Bagi Suardika, ini ancaman serius. “Bali sebagai salah satu sentra ekonomi besar sangat berpotensi menimbulkan konflik. Multikulturalisme yang berjalan baik di tahun 70-an sampai 90-an itu mulai terganggu,” katanya.

Ia tidak menutup mata bahwa pemerintah daerah maupun desa adat belum mampu mengantisipasi. “Teori-teori apa pun harus diimplementasikan dalam wujud nyata. Nah, ini persoalannya, mengimplementasikan itu yang menjadi persoalan,” ujarnya.

Lebih jauh, ia menilai, “Solusinya ada di desa adat. Itu juga tidak berfungsi maksimal,” sebutnya. Dengan nada getir, ia menyimpulkan, “Saya tidak bisa memberikan apa yang harus dilakukan, karena sistem tidak berjalan.”

Ketika banjir bandang 10 September 2025 merusak pasar, kata-kata Suardika seakan menemukan bukti pahitnya. Bukan hanya bangunan fisik yang roboh, tetapi juga ingatan kultural yang terancam hilang.

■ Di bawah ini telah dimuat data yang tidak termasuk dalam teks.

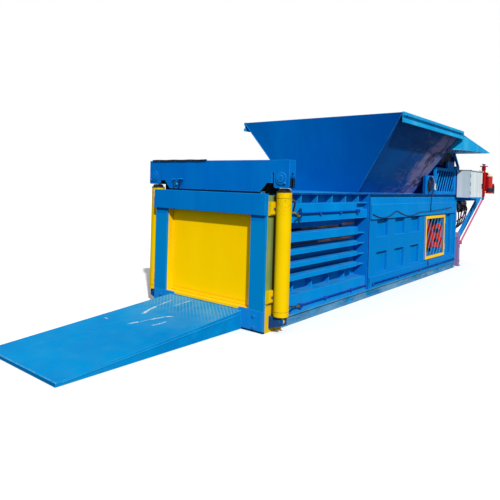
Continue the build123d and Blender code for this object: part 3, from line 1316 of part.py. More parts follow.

Kios kain Arab di Jalan Sulawesi, toko peralatan rumah tangga milik orang Cina, warung kopi Bali di pojok pasar—semuanya bisa musnah tanpa bekas. Maka, bukan hanya dagangan yang hilang, tapi juga sejarah kebersamaan.

Suardika menekankan pentingnya menjaga ingatan itu. “Saya berbicara berdasarkan pengamatan dan sebagai orang yang lahir dan besar di pasar,” katanya. Baginya, pengalaman itu adalah harta yang tak boleh hilang.

Karya-karyanya pun bisa dibaca sebagai upaya menyelamatkan jejak Denpasar lama. Dengan sastra, ia memelihara detail-detail kecil yang mungkin lenyap ditelan lumpur dan arus.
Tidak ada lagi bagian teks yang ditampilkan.